After this polar vortex-y type of a winter, we cut all roses to the ground. Today in mid April, when it is typically 50-60ish degrees, it is snowing off and on w/ flurries. Two days ago it was 81 degrees. OK.

So I have 3 roses who have not shown any growth whatsoever. Lyda and Duchesse de Brabant and one whose name is escaping me. Is the jury still out? Everything else is alive, including Arethusa, Cramoisis Superieur and Clementina Carbonieri. My 2 HPs also alive, but I think they are zone 5.

Comments (5)

  • joshtx
    10 years ago

    Do you usually cut Tea roses to the ground where you're at? I seem to recall that Teas rarely enjoy being pruned that harshly, and often give up the ghost. I had a Vintage band up and die within a day after I snipped off a dead limb.
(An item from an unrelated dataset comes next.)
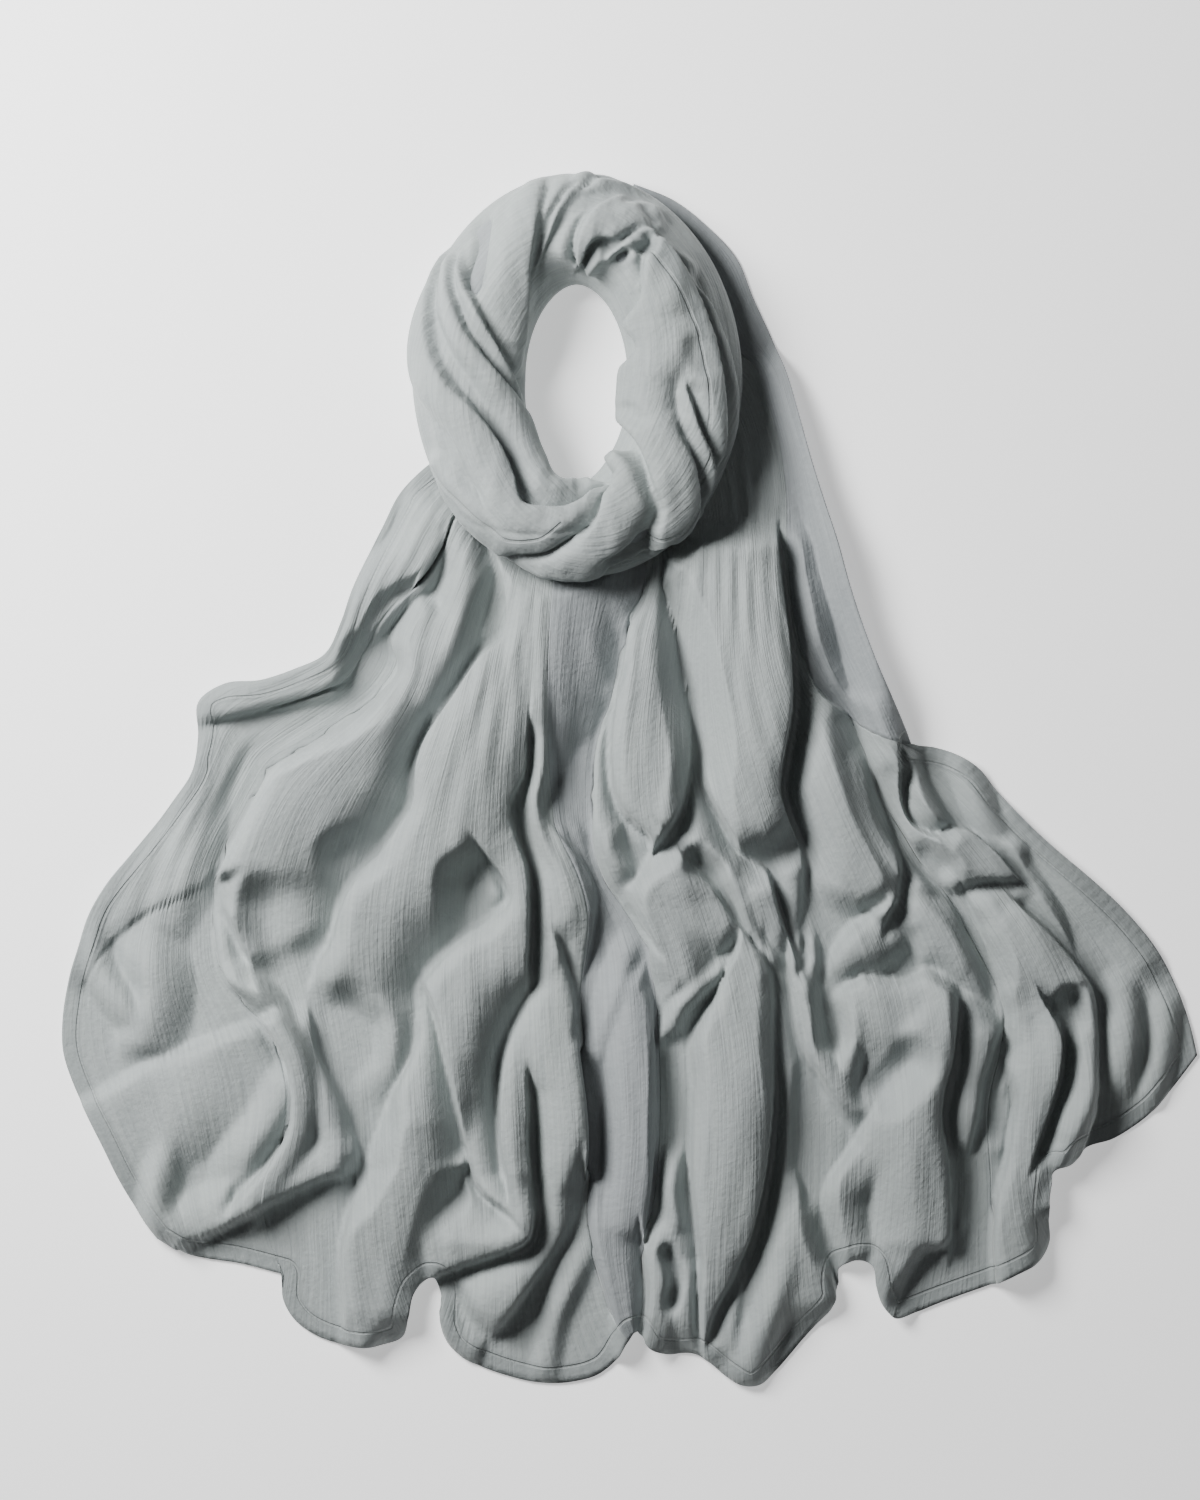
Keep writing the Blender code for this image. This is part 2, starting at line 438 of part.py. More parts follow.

It was a Tea-Noisette.

    Josh

  • redsox_gw
    Original Author
    10 years ago

    We had the polar vortex and a brutal winter so I had no choice. However, the Cramoisi Sup came back like a champ.

  • anntn6b
    10 years ago

    Josh, Josh, Josh,
    You didn't notice the cold from the Arctic enveloping so much of the middle tier of the country this year. That's ok, obliviousness happens to all of us.

    Right now, it's too early to decide what's dead and what isn't. Spring is sort of getting condensed into several weeks that should be taking several months.

    I still find new growth emerging where a month ago there was none (and in years past the growth would be happeneing out on healthy canes).

    Redsox, you're going to have to give them another month. After THIS cold spell, uncover the soil....pull mulch back, and water the roots well. Dilutest organic fertilizer (maybe fish emulsions) on the roots may help wake them up.

    Just because above ground are dead (and some to a lot of them may be really dead) doesn't mean that we can't get new growth from the roots......we just need to give them Tender Loving Care and the more obsessive the better.

    I tend to leave a lot of old canes in place, in part to support new growth and also to deter hungry rabbits who go for the freshest new growth but who won't go through dead canes to get to it.

    Ann, still waiting on some of mine, as well.

  • prairielaura
    10 years ago

    All but my toughest roses died back all the way to the mulch line. So to try and get them thru Winter Part Two, i completely covered all the new growth with mulch. The few!! that were too tall to cover up will just have to deal. Meanwhile my yard looks ridiculous from our effprts to cover all the most vulnerable shrubs...tarps, dropcloths, tubs, and some fetching sack-dresses i made and popped over what i could. Gardeners are crazy, and i am the worst.

  • Poorbutroserich Susan Nashville
    10 years ago

    Same here Prairie Laura! My garden looks like a refugee camp. LOL. I covered lots of tender new growth on perennials and annual salvias. Potted roses I took into the garage (again).
    I fretted all winter and I'm just done with that. It's Darwinian from now on!